Virtual reality alteration of visual feedback in cerebellar patients can improve reaching

Amanda Edwards’s presentation at the OSU MBI Workshop: CONTROL AND MODULATION OF NEURONAL AND MOTOR SYSTEMS, September 12, 2017:

Abstract: People with damage to their cerebellum often exhibit “reaching ataxia”, or misdirected, poorly scaled movement patterns which are reminiscent of a poorly tuned control system. Ataxia affects most all activities of daily living (e.g. eating, cooking, bathing, dressing, working). It is believed that these patients have a static, miscalibrated internal model of their body dynamics; however, it is unknown whether their feedback control is intact. We challenged these participants with visuomotor system identification tasks in order to model their feedback control architecture.

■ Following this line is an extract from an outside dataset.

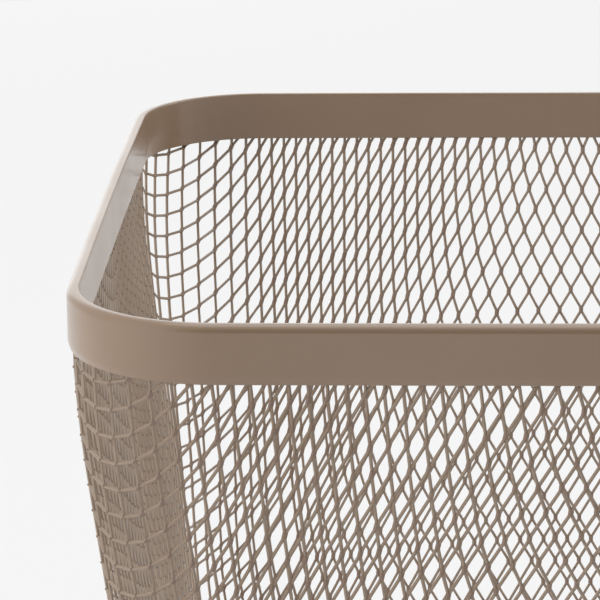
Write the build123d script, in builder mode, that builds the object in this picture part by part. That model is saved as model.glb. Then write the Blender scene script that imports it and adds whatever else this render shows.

Our results suggest that cerebellar patients have intact feedback control, but are forced to rely on time-delayed visual feedback. The key difference is that healthy subjects seem to be able to compensate for their visuomotor delay suggesting that the cerebellum may be serving the role of a Smith predictor for this task. Finally, we were able to leverage the cerebellar patients intact visuomotor feedback control system to improve the scaling of these movements by altering their visual feedback based on their real-time movement in a virtual reality environment.